Work to do
Set down the material below in full, matching it exactly.

_____

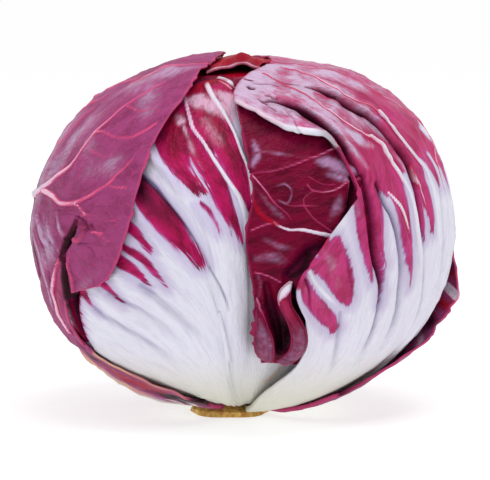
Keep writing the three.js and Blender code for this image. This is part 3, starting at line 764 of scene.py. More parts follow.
# %% The front leaf's folds and grooves with painted shade, some of it deepening the red, and painted sheen
FRONT_DETAILS = [
    stroke([(-30, 20), (-25, 17), (-20.8, 13), (-15.8, 7.6), (-11.2, 1), (-8.6, -4)],
           (0.8, 0.8, 0.7, 0.6, 0.5, 0.3), -0.7, shade=(1, 0.9, 0.8, 0.7, 0.4, 0)),
    stroke([(-30, 17), (-25, 12), (-20, 8), (-16, 3)], (2.2, 3, 3, 2), -0.3, shade=(0.9, 0.5, 0.35, 0)),
    stroke([(-8.8, -4), (-6.4, -8), (-4.4, -13), (-3.6, -16)], (0.25, 0.3, 0.3, 0.2), -0.5,
           shade=(0.4, 0.6, 0.6, 0.2)),
    stroke([(-52, -3), (-54, -9), (-57, -15), (-60, -20.5), (-63, -27), (-65, -33)],
           (2.2, 2.2, 2, 1.7, 1.2, 0.7), -1.6, power=4, shade=(1.1, 1.1, 1.1, 1.1, 1, 0.8)),
    stroke([(-14, -74), (-8, -73), (0, -73.5), (8, -74)], (1.2, 0.8, 1, 1.2), 0,
           tan=(0.4, 0.6, 0.3, 0.6)),
    stroke([(-31, 34), (-26.5, 32), (-22, 28)], (2.6, 2.6, 2), 0, shade=(0.6, 0.35, 0)),
    stroke([(-19, 40), (-18, 42), (-15.5, 42), (-11.5, 39.5), (-8, 36.5), (-4.5, 34), (-2.4, 31)], 0.2,
           -0.2, rib=0.5, shade=0.3),
    stroke([(-16, 27), (-13.5, 22.5), (-12.3, 18)], 0.16, 0.1, rib=0.6),
    stroke([(-21, 37), (-17, 31), (-14, 26), (-11, 22)], (0.4, 0.7, 0.8, 0.4), 0.15,
           bloom=(0.5, 0.6, 0.4, 0.2)),
    stroke([(-36, -7), (-28, -12), (-21.5, -16.5), (-14.5, -24), (-6, -38)], (1.4, 1.8, 2.2, 2.6, 3),
           (0.7, 1.1, 1, 0.5)),
    stroke([(-44, -14), (-34.5, -19.5), (-25.5, -24.5), (-15, -36)], (1.3, 1.8, 2.2, 3),
           (0.7, 1.1, 0.9, 0.3)),
    stroke([(-55, -23), (-42.5, -28.5), (-30, -35.5), (-17.5, -50)], (1.3, 1.8, 2.4, 3),
           (0.5, 0.9, 0.7, 0.3)),
    stroke([(-28.5, -9.5), (-23, -13.5), (-16.5, -20), (-10, -28)], (0.9, 1.2, 1.4, 1.6),
           (-0.5, -0.7, -0.5, 0), shade=(0.4, 0.35, 0.3, 0)),
    stroke([(-40, -12.5), (-31, -16.5), (-24, -21), (-16, -30)], (0.8, 1.1, 1.4, 1.6),
           (-0.5, -0.6, -0.4, 0), shade=(0.5, 0.35, 0.25, 0)),
    stroke([(-48, -18), (-39, -23), (-30, -29), (-20, -40)], (0.9, 1.3, 1.6, 1.8), (-0.5, -0.6, -0.4, 0),
           shade=(0.5, 0.45, 0.3, 0)),
    stroke([(-10.5, 6), (-8.5, 0), (-7.6, -6)], (0.5, 0.6, 0.4), -0.3, shade=(0.1, 0.2, 0)),
    stroke([(-22, 46), (-17, 45), (-11, 44.5), (-6.5, 42.5), (-3, 38)], (1.8, 2.8, 3, 2.6, 1.6), 0,
           bloom=(0.5, 0.9, 1.1, 0.9, 0.5)),
    stroke([(-21.5, 47), (-17.5, 47.5), (-14, 44), (-10.5, 40.5)], (1.6, 2, 1.8, 1), 0,
           bloom=(0.8, 1, 0.9, 0.4)),
    stroke([(-12, 51), (-7.5, 49), (-4, 46), (-1.5, 41.5)], (1.4, 2.2, 2, 1.2), 0,
           bloom=(1, 1.5, 1.4, 0.8)),
    stroke([(-24, 48), (-22, 52), (-19, 55.5), (-15, 58), (-9, 58.5)], (0.8, 1.4, 1.6, 1.4, 1), 0,
           flush=(0.6, 0.9, 1, 0.8, 0.4)),
    stroke([(-23.5, 39.5), (-21.5, 37)], (1.5, 1.2), 0, bloom=0.8),
    stroke([(-13, 38), (-9, 33), (-5, 28)], (2, 2, 1.4), 0, bloom=(0.4, 0.4, 0.2)),
    stroke([(12, -50), (16, -46), (18.5, -40)], (1.2, 0.8, 0.5), 0, tan=(0.5, 0.5, 0.3)),
    stroke([(-12.5, 58), (-8, 55.5), (-5, 53)], (0.3, 0.5, 0.3), 0, rib=0.9),
    stroke([(-26, 50), (-24, 56), (-18, 61)], (1, 1.2, 1), 0, shade=0.7),
    stroke([(-26, 61), (-14, 65), (-3, 66.5), (10, 66.5)], 3.2, 0, power=4, flush=1, shade=0.42),
]
print("details:", len(FRONT_DETAILS))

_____

Expected answer
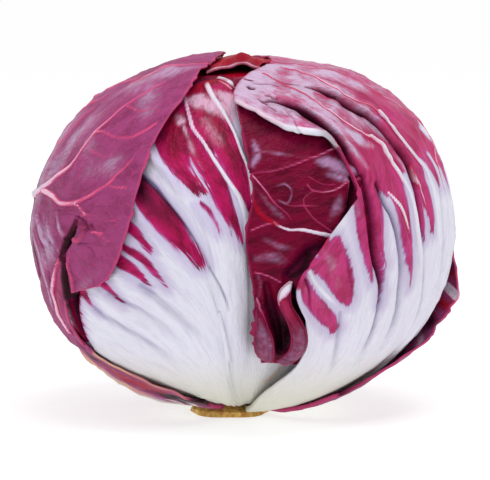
Keep writing the three.js and Blender code for this image. This is part 3, starting at line 764 of scene.py. More parts follow.
# %% The front leaf's folds and grooves with painted shade, some of it deepening the red, and painted sheen
FRONT_DETAILS = [
    stroke([(-30, 20), (-25, 17), (-20.8, 13), (-15.8, 7.6), (-11.2, 1), (-8.6, -4)],
           (0.8, 0.8, 0.7, 0.6, 0.5, 0.3), -0.7, shade=(1, 0.9, 0.8, 0.7, 0.4, 0)),
    stroke([(-30, 17), (-25, 12), (-20, 8), (-16, 3)], (2.2, 3, 3, 2), -0.3, shade=(0.9, 0.5, 0.35, 0)),
    stroke([(-8.8, -4), (-6.4, -8), (-4.4, -13), (-3.6, -16)], (0.25, 0.3, 0.3, 0.2), -0.5,
           shade=(0.4, 0.6, 0.6, 0.2)),
    stroke([(-52, -3), (-54, -9), (-57, -15), (-60, -20.5), (-63, -27), (-65, -33)],
           (2.2, 2.2, 2, 1.7, 1.2, 0.7), -1.6, power=4, shade=(1.1, 1.1, 1.1, 1.1, 1, 0.8)),
    stroke([(-14, -74), (-8, -73), (0, -73.5), (8, -74)], (1.2, 0.8, 1, 1.2), 0,
           tan=(0.4, 0.6, 0.3, 0.6)),
    stroke([(-31, 34), (-26.5, 32), (-22, 28)], (2.6, 2.6, 2), 0, shade=(0.6, 0.35, 0)),
    stroke([(-19, 40), (-18, 42), (-15.5, 42), (-11.5, 39.5), (-8, 36.5), (-4.5, 34), (-2.4, 31)], 0.2,
           -0.2, rib=0.5, shade=0.3),
    stroke([(-16, 27), (-13.5, 22.5), (-12.3, 18)], 0.16, 0.1, rib=0.6),
    stroke([(-21, 37), (-17, 31), (-14, 26), (-11, 22)], (0.4, 0.7, 0.8, 0.4), 0.15,
           bloom=(0.5, 0.6, 0.4, 0.2)),
    stroke([(-36, -7), (-28, -12), (-21.5, -16.5), (-14.5, -24), (-6, -38)], (1.4, 1.8, 2.2, 2.6, 3),
           (0.7, 1.1, 1, 0.5)),
    stroke([(-44, -14), (-34.5, -19.5), (-25.5, -24.5), (-15, -36)], (1.3, 1.8, 2.2, 3),
           (0.7, 1.1, 0.9, 0.3)),
    stroke([(-55, -23), (-42.5, -28.5), (-30, -35.5), (-17.5, -50)], (1.3, 1.8, 2.4, 3),
           (0.5, 0.9, 0.7, 0.3)),
    stroke([(-28.5, -9.5), (-23, -13.5), (-16.5, -20), (-10, -28)], (0.9, 1.2, 1.4, 1.6),
           (-0.5, -0.7, -0.5, 0), shade=(0.4, 0.35, 0.3, 0)),
    stroke([(-40, -12.5), (-31, -16.5), (-24, -21), (-16, -30)], (0.8, 1.1, 1.4, 1.6),
           (-0.5, -0.6, -0.4, 0), shade=(0.5, 0.35, 0.25, 0)),
    stroke([(-48, -18), (-39, -23), (-30, -29), (-20, -40)], (0.9, 1.3, 1.6, 1.8), (-0.5, -0.6, -0.4, 0),
           shade=(0.5, 0.45, 0.3, 0)),
    stroke([(-10.5, 6), (-8.5, 0), (-7.6, -6)], (0.5, 0.6, 0.4), -0.3, shade=(0.1, 0.2, 0)),
    stroke([(-22, 46), (-17, 45), (-11, 44.5), (-6.5, 42.5), (-3, 38)], (1.8, 2.8, 3, 2.6, 1.6), 0,
           bloom=(0.5, 0.9, 1.1, 0.9, 0.5)),
    stroke([(-21.5, 47), (-17.5, 47.5), (-14, 44), (-10.5, 40.5)], (1.6, 2, 1.8, 1), 0,
           bloom=(0.8, 1, 0.9, 0.4)),
    stroke([(-12, 51), (-7.5, 49), (-4, 46), (-1.5, 41.5)], (1.4, 2.2, 2, 1.2), 0,
           bloom=(1, 1.5, 1.4, 0.8)),
    stroke([(-24, 48), (-22, 52), (-19, 55.5), (-15, 58), (-9, 58.5)], (0.8, 1.4, 1.6, 1.4, 1), 0,
           flush=(0.6, 0.9, 1, 0.8, 0.4)),
    stroke([(-23.5, 39.5), (-21.5, 37)], (1.5, 1.2), 0, bloom=0.8),
    stroke([(-13, 38), (-9, 33), (-5, 28)], (2, 2, 1.4), 0, bloom=(0.4, 0.4, 0.2)),
    stroke([(12, -50), (16, -46), (18.5, -40)], (1.2, 0.8, 0.5), 0, tan=(0.5, 0.5, 0.3)),
    stroke([(-12.5, 58), (-8, 55.5), (-5, 53)], (0.3, 0.5, 0.3), 0, rib=0.9),
    stroke([(-26, 50), (-24, 56), (-18, 61)], (1, 1.2, 1), 0, shade=0.7),
    stroke([(-26, 61), (-14, 65), (-3, 66.5), (10, 66.5)], 3.2, 0, power=4, flush=1, shade=0.42),
]
print("details:", len(FRONT_DETAILS))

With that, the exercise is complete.